EXERCISE GOAL:
Please quote exactly the opening lines of the data, from the first line to the one where "# ---- Amplifier" appears.
_ _ _ _ _ _ _
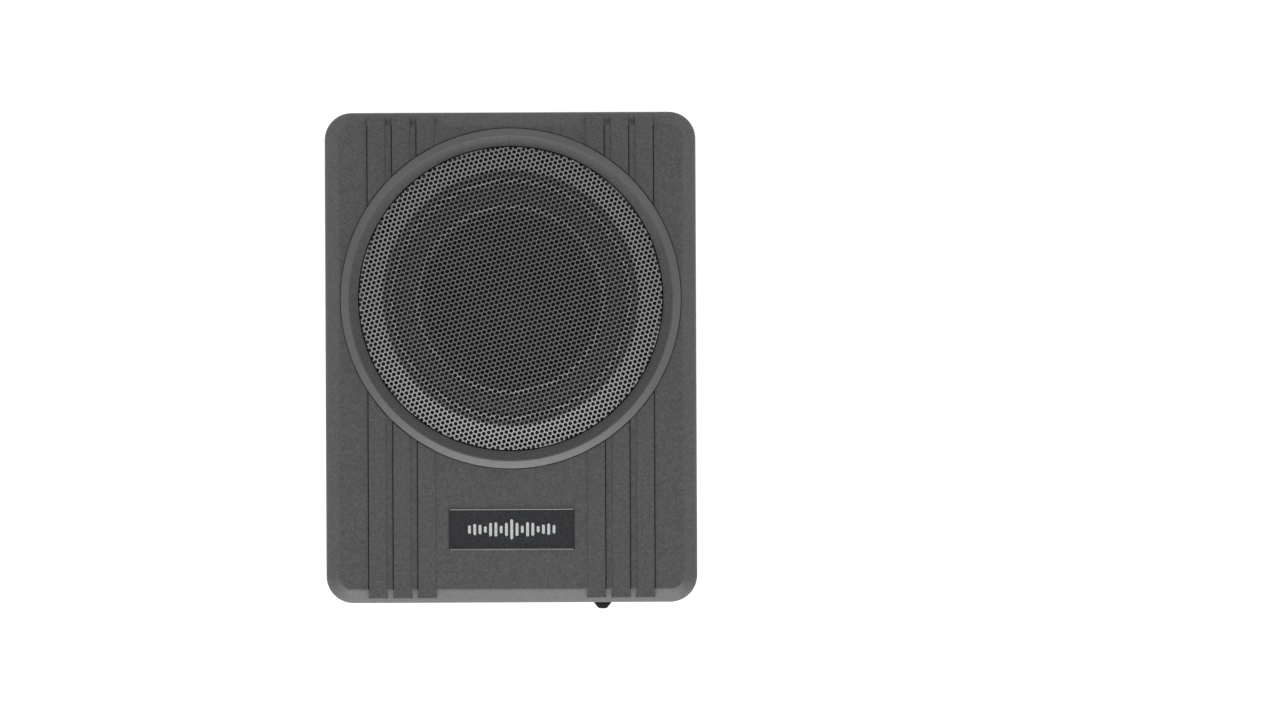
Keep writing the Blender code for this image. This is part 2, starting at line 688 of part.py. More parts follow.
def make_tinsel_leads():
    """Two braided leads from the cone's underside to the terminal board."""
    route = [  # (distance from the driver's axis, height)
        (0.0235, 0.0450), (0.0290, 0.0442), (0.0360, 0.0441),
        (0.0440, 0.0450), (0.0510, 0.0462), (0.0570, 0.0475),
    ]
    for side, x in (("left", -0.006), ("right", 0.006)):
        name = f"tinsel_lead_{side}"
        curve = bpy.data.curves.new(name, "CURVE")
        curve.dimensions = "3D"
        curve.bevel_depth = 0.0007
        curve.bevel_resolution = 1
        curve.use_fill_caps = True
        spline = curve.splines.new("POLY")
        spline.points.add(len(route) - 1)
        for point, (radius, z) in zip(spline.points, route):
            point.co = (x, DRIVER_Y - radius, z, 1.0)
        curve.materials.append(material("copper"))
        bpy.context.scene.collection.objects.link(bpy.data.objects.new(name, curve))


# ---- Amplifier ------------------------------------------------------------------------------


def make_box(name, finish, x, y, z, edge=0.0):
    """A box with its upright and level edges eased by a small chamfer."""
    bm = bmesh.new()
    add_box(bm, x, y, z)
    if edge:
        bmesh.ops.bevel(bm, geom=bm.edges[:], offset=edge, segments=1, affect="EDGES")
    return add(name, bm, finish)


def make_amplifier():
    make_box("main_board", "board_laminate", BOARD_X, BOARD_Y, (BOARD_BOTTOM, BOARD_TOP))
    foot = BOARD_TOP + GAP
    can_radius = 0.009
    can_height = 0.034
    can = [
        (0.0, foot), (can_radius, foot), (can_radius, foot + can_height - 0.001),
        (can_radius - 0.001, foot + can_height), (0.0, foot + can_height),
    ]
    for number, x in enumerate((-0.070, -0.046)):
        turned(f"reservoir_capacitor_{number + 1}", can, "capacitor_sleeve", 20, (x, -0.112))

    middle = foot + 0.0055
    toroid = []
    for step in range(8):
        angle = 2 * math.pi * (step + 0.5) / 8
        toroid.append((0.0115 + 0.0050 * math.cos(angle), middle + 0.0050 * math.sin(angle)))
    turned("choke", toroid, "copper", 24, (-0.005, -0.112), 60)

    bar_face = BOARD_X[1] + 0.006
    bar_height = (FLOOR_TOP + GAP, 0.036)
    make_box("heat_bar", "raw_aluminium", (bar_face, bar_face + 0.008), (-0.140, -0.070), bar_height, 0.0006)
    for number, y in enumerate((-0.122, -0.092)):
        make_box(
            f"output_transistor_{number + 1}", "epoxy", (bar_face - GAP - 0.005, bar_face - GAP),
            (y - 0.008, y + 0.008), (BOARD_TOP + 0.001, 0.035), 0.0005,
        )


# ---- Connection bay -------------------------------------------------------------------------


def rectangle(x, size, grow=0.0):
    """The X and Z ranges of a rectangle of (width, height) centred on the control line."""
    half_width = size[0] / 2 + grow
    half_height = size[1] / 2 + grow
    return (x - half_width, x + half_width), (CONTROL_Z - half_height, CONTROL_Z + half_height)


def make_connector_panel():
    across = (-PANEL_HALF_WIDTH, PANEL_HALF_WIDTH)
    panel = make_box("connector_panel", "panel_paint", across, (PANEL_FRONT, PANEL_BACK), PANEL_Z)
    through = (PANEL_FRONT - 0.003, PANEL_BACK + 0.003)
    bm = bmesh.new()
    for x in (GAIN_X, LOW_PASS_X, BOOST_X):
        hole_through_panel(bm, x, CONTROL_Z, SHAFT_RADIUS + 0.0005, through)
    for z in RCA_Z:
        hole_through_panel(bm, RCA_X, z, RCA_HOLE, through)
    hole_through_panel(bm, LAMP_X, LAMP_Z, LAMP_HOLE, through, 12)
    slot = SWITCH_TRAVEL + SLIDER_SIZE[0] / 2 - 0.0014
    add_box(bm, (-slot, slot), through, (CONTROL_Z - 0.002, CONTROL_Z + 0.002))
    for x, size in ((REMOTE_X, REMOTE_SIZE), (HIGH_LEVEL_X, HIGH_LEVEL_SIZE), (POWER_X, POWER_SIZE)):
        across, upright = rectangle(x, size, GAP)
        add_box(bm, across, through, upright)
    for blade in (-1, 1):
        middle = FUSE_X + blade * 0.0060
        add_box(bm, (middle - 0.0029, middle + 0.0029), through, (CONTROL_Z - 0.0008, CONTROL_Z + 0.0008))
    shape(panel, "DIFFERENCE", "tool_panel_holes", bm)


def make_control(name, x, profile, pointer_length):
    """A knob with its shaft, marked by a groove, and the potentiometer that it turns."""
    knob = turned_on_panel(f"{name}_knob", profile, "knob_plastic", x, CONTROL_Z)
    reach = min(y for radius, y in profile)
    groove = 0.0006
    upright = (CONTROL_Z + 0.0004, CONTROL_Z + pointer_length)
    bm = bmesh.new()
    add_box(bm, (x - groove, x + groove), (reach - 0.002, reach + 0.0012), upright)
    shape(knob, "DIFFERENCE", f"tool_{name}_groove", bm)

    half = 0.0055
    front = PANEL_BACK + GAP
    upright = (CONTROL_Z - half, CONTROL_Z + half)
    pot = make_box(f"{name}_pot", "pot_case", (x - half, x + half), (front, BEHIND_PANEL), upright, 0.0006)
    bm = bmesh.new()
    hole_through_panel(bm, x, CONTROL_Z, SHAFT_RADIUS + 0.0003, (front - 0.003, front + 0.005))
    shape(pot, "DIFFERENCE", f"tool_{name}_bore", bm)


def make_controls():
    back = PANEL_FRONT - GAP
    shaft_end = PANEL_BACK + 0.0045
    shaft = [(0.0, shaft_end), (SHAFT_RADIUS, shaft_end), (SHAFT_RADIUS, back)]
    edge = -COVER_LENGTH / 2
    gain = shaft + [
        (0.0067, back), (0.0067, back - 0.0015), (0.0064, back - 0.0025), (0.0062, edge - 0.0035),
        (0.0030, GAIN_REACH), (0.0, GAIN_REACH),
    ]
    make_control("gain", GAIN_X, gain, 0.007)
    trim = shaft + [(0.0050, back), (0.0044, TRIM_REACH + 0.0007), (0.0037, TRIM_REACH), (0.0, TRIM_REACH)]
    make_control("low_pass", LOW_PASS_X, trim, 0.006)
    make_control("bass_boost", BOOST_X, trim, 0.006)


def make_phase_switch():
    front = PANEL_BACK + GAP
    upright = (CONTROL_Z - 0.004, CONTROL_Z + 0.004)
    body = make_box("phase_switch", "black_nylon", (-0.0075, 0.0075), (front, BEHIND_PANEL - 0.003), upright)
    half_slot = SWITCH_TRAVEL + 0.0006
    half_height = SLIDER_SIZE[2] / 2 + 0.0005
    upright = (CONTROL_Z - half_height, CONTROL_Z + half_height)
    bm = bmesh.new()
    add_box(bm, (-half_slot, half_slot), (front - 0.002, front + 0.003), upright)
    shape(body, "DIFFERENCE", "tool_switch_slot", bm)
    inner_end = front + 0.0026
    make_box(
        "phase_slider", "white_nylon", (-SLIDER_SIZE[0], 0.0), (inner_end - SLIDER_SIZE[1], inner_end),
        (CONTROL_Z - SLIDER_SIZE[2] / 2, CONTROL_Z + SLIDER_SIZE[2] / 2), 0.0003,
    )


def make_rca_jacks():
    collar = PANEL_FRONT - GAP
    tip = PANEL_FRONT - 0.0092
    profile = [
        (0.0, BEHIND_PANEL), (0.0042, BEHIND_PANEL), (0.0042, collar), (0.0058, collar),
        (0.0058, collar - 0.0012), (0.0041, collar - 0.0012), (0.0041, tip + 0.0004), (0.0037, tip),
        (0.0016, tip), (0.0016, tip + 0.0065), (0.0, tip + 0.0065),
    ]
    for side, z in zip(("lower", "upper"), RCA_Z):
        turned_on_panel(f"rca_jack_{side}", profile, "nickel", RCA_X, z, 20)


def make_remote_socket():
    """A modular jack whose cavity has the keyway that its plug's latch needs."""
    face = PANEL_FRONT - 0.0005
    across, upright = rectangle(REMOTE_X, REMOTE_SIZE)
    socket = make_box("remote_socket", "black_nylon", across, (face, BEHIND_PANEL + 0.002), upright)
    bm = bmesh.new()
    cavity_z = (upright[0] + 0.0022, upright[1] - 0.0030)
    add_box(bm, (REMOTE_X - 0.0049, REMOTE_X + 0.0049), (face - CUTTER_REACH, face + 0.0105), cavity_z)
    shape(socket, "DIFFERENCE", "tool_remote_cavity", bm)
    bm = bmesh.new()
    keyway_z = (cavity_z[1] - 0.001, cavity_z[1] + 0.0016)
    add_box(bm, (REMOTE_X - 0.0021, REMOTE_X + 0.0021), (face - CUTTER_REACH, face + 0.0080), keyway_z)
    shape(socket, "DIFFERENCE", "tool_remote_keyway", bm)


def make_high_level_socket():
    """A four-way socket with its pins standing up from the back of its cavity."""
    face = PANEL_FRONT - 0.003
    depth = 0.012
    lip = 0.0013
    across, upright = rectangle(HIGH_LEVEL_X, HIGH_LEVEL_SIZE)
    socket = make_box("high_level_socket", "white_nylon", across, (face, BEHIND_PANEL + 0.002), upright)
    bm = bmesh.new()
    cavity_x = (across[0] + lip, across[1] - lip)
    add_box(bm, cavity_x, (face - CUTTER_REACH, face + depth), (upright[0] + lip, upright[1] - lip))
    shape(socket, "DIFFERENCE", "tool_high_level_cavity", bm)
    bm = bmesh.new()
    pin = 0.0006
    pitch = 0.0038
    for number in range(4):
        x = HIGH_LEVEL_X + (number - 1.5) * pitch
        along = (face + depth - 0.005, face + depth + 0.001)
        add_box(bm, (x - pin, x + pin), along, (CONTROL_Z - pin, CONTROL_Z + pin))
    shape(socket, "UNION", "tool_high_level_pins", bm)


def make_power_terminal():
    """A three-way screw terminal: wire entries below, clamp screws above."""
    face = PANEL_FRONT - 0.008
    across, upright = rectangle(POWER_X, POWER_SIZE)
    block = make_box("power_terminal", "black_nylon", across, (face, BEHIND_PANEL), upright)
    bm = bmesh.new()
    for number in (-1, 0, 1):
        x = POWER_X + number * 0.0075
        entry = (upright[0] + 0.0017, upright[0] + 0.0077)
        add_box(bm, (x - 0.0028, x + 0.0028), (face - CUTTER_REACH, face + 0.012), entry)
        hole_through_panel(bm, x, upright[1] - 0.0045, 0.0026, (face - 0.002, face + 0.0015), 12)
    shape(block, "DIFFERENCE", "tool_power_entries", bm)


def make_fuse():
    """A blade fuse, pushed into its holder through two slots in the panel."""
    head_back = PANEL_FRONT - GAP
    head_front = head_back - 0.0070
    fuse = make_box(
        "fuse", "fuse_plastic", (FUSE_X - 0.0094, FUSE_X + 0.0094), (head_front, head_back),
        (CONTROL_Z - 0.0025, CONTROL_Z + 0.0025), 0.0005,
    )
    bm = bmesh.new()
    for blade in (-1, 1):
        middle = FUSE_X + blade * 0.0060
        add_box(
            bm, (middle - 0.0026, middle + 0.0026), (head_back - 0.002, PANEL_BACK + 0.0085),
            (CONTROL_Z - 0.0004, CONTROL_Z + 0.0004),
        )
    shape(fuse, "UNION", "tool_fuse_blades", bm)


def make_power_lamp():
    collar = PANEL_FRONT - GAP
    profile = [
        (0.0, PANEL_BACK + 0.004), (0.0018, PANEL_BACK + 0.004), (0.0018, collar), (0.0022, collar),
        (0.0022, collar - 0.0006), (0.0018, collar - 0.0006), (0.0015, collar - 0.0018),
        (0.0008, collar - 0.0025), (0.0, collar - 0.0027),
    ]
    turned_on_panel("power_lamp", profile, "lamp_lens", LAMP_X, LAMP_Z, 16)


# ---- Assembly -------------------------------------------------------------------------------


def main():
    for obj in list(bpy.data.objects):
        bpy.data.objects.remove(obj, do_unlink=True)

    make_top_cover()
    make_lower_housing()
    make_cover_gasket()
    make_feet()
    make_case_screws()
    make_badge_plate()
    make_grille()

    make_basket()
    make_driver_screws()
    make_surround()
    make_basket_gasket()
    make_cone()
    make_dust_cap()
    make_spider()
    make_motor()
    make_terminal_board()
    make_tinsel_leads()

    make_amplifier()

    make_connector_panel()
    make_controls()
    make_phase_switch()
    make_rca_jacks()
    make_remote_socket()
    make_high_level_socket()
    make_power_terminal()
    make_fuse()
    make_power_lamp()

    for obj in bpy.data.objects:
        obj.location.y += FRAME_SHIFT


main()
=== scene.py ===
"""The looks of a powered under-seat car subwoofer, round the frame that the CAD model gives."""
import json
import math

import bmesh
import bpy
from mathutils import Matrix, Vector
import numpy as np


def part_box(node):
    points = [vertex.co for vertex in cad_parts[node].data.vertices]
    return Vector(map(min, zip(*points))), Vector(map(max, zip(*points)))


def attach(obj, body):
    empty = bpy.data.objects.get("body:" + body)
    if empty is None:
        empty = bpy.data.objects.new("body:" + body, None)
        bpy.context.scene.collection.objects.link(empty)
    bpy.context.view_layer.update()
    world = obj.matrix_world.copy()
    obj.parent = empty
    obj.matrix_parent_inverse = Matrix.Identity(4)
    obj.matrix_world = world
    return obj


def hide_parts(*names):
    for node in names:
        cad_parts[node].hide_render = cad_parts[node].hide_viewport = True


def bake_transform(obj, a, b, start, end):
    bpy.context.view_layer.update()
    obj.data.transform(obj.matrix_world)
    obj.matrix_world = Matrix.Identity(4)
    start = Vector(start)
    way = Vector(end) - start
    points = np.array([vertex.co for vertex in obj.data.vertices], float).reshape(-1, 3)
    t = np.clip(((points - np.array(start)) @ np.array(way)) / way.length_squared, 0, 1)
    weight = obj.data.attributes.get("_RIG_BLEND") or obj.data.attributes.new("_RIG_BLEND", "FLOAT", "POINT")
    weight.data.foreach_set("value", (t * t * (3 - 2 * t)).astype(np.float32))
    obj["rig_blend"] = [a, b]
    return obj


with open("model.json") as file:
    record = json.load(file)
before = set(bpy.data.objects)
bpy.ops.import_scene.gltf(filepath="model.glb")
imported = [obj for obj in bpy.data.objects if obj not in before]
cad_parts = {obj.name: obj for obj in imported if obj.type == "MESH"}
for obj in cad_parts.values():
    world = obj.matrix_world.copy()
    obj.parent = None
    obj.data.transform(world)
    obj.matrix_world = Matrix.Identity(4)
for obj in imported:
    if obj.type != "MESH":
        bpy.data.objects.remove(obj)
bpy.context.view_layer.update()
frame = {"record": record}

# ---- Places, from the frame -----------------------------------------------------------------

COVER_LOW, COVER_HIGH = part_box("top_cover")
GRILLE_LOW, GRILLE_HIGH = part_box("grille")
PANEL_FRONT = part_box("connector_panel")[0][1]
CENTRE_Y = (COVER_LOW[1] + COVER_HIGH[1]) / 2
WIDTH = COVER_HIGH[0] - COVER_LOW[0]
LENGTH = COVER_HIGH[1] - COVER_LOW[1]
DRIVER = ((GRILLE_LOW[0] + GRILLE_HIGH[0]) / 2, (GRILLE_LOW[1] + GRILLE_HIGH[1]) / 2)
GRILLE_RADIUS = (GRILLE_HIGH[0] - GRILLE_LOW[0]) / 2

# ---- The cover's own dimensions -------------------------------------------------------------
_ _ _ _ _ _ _
TASK OUTPUT:
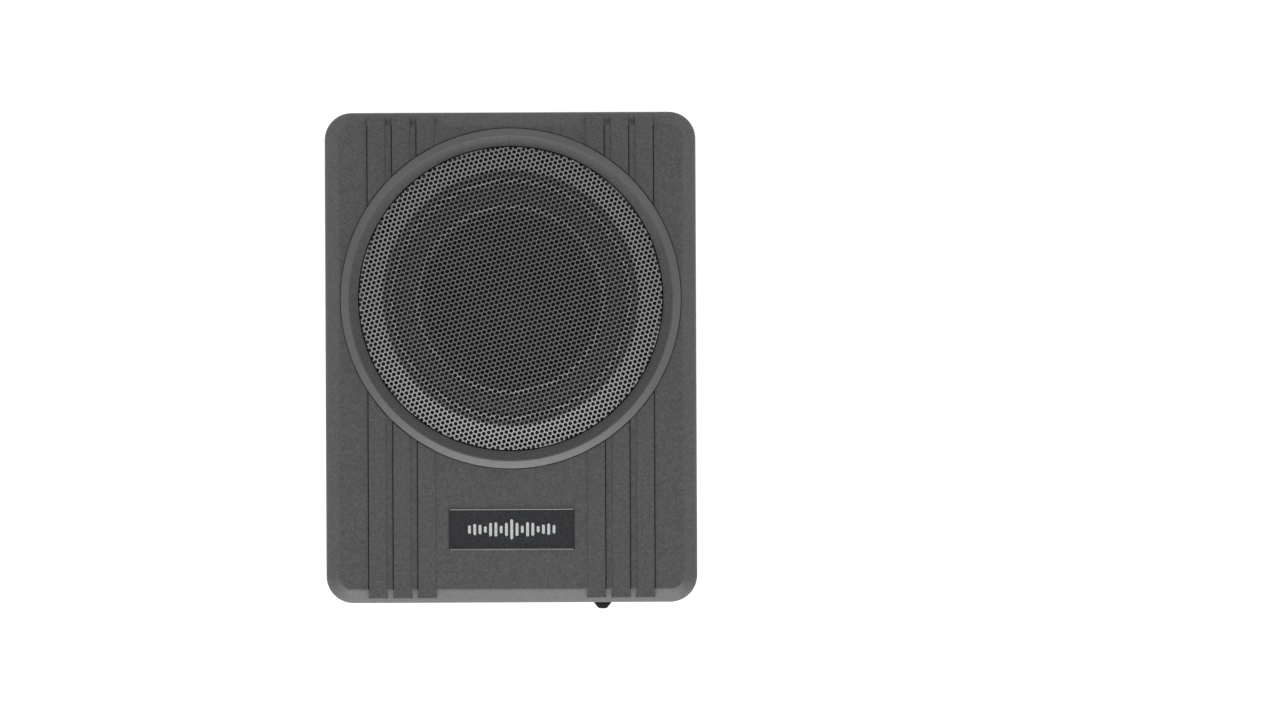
Keep writing the Blender code for this image. This is part 2, starting at line 688 of part.py. More parts follow.
def make_tinsel_leads():
    """Two braided leads from the cone's underside to the terminal board."""
    route = [  # (distance from the driver's axis, height)
        (0.0235, 0.0450), (0.0290, 0.0442), (0.0360, 0.0441),
        (0.0440, 0.0450), (0.0510, 0.0462), (0.0570, 0.0475),
    ]
    for side, x in (("left", -0.006), ("right", 0.006)):
        name = f"tinsel_lead_{side}"
        curve = bpy.data.curves.new(name, "CURVE")
        curve.dimensions = "3D"
        curve.bevel_depth = 0.0007
        curve.bevel_resolution = 1
        curve.use_fill_caps = True
        spline = curve.splines.new("POLY")
        spline.points.add(len(route) - 1)
        for point, (radius, z) in zip(spline.points, route):
            point.co = (x, DRIVER_Y - radius, z, 1.0)
        curve.materials.append(material("copper"))
        bpy.context.scene.collection.objects.link(bpy.data.objects.new(name, curve))


# ---- Amplifier ------------------------------------------------------------------------------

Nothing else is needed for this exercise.